To be fair, the Chair’s Statement commendably noted that the regional bloc had “adopted the ASEAN Joint Statement on Climate Change” at COP30 and “welcomed the ASEAN Pavilion”, as well as “looked forward to the development of the ASEAN Climate Change Strategic Action Plan (ACCSAP) to further advance climate action in the region”.

The ASEAN Declaration on the Right to a Safe, Clean, Healthy and Sustainable Environment was also adopted during the summit in Kuala Lumpur, following several years of diplomacy among member states.

We must also not forget that the ASEAN Summit saw the historic accession of Timor-Leste to our ranks and progress on the ASEAN Power Grid.

These are all commendable achievements, but they still fall short of the proactive posture the developing world often urges the developed world to take. We must do as much — if not more — than we expect of others.

Some may argue that ASEAN lacks the financial capacity to act alone. But 2025 summits have shown that it has the credibility and influence to connect disparate blocs — including China, the BRICS coalition of economies, the Gulf Cooperation Council, the European Union, Africa and Latin America.

How far does the ASEAN Joint Statement on Climate Change go in recognising that the Intergovernmental Panel on Climate Change (IPCC) lists Southeast Asian countries among those that will be hardest hit by climate change?

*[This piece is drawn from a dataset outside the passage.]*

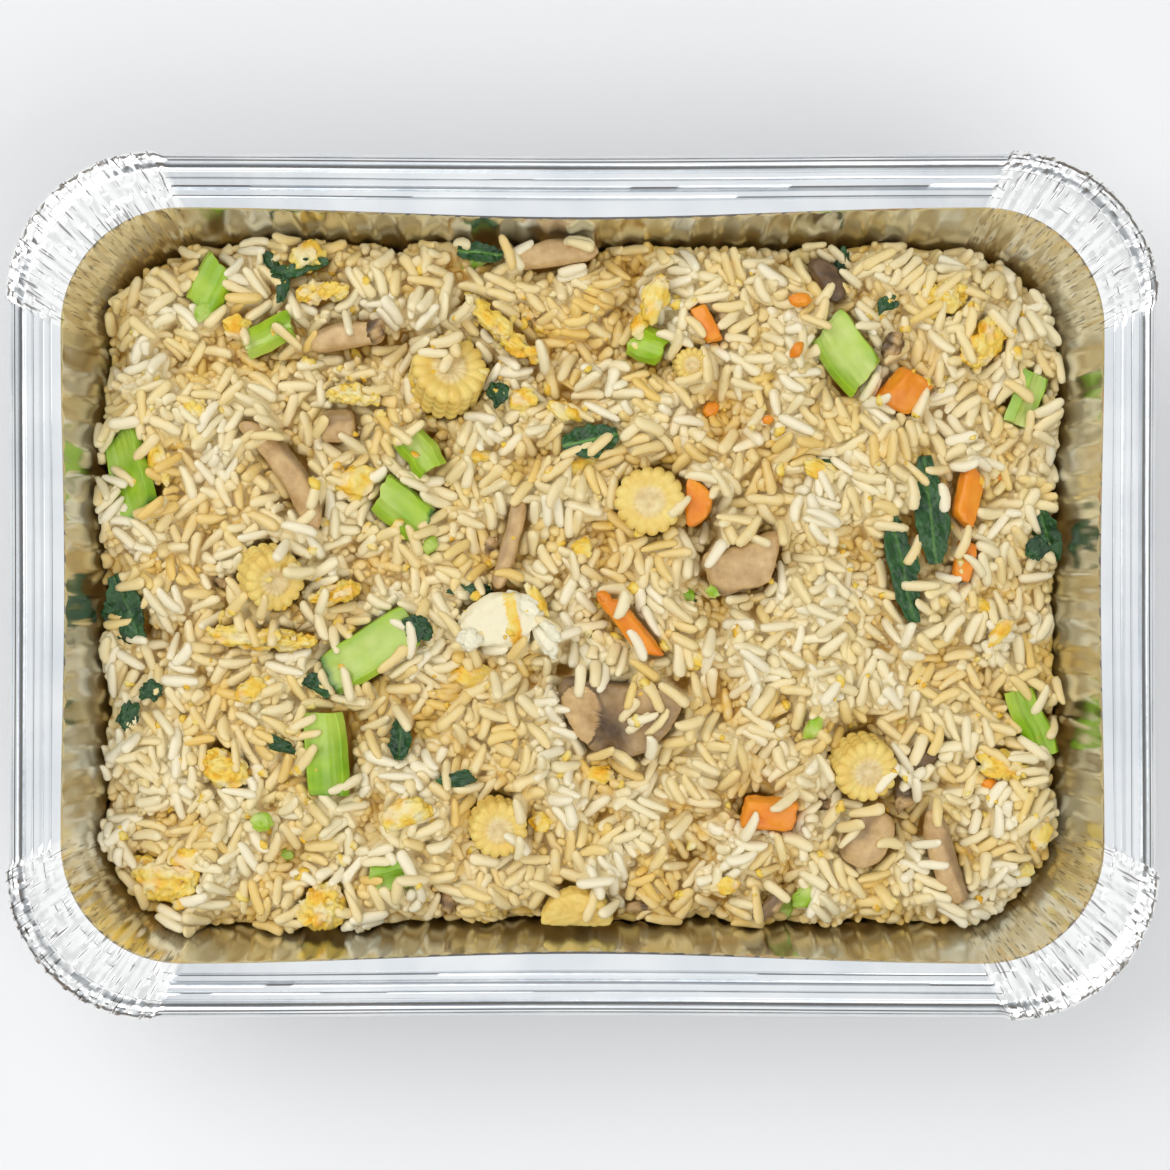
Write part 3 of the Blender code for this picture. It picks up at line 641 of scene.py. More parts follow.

Without action, words remain just words. This leaves ASEAN — which has a proud record of neutrality — vulnerable to accusations of pandering to Trump (who, as we know, was briefly present at the summit) even in the face of climate-related disasters affecting our people.

What ASEAN — and indeed the rest of the Global South — needs is bold, decisive multilateral action in partnership with like-minded regions.

The urgency that ASEAN demonstrates in defending its geopolitical agency and advancing economic integration must now manifest in stronger, more vocal climate leadership.

More can and should be done. It is still not too late for both the developed and developing worlds to win the fight against climate change.